Why simply use the first constrained layer as pruning template for all constrained layers?
From the observation of training results, the hard mask's weights between the constrained layers are not exactly aligned. https://github.com/MingSun-Tse/ASSL/blob/a564556c8b578c2ee86d135044f088bfeaafc707/src/pruner/utils.py#L71
Hi @yumath , thanks for your interest in our work!

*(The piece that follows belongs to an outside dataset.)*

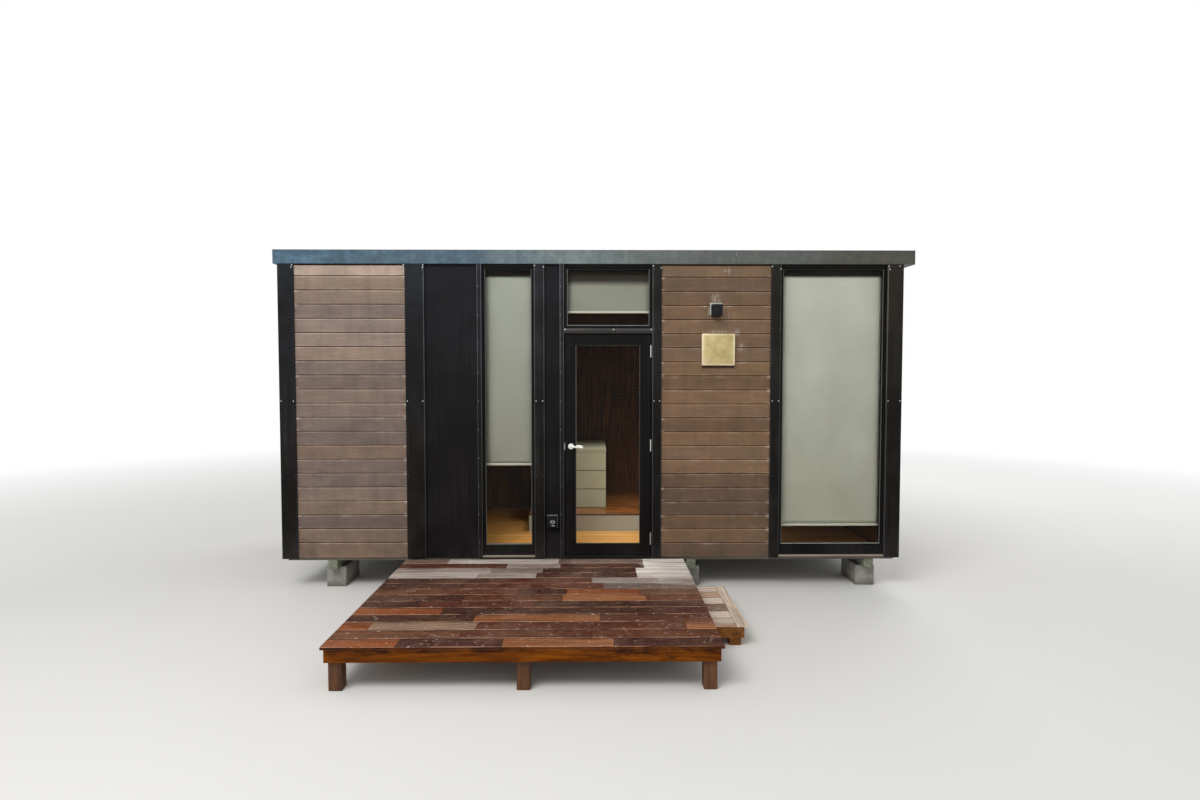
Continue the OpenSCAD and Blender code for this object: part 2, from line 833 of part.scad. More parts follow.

Yes, the hard masks are not exactly aligned, because SSA is a regularization term, which only encourages aligned masks (as shown by the decreasing SSA loss) but cannot guarantee masks will be fully aligned (i.e., SSA loss = 0). We tried improving the penalty strength of SSA to make it even more aligned, but at the price of a performance drop. So the current scheme (a not-so-beautiful solution, the way i see it) simply uses the masks derived from the first constrained Conv layer after applying the SSA penalty. You may use masks derived from other constrained layers. Presumably, I think there should be no obvious difference.
More thoughts - Even if the masks are not fully aligned, reducing the misalignment, per se, is a good thing for pruning and the later finetuning because the gradient flow of the remaining weights would be less distorted and trainability would be better.
Best,
I'll close this issue given no further questions. Feel free to re-open if you see it necessary.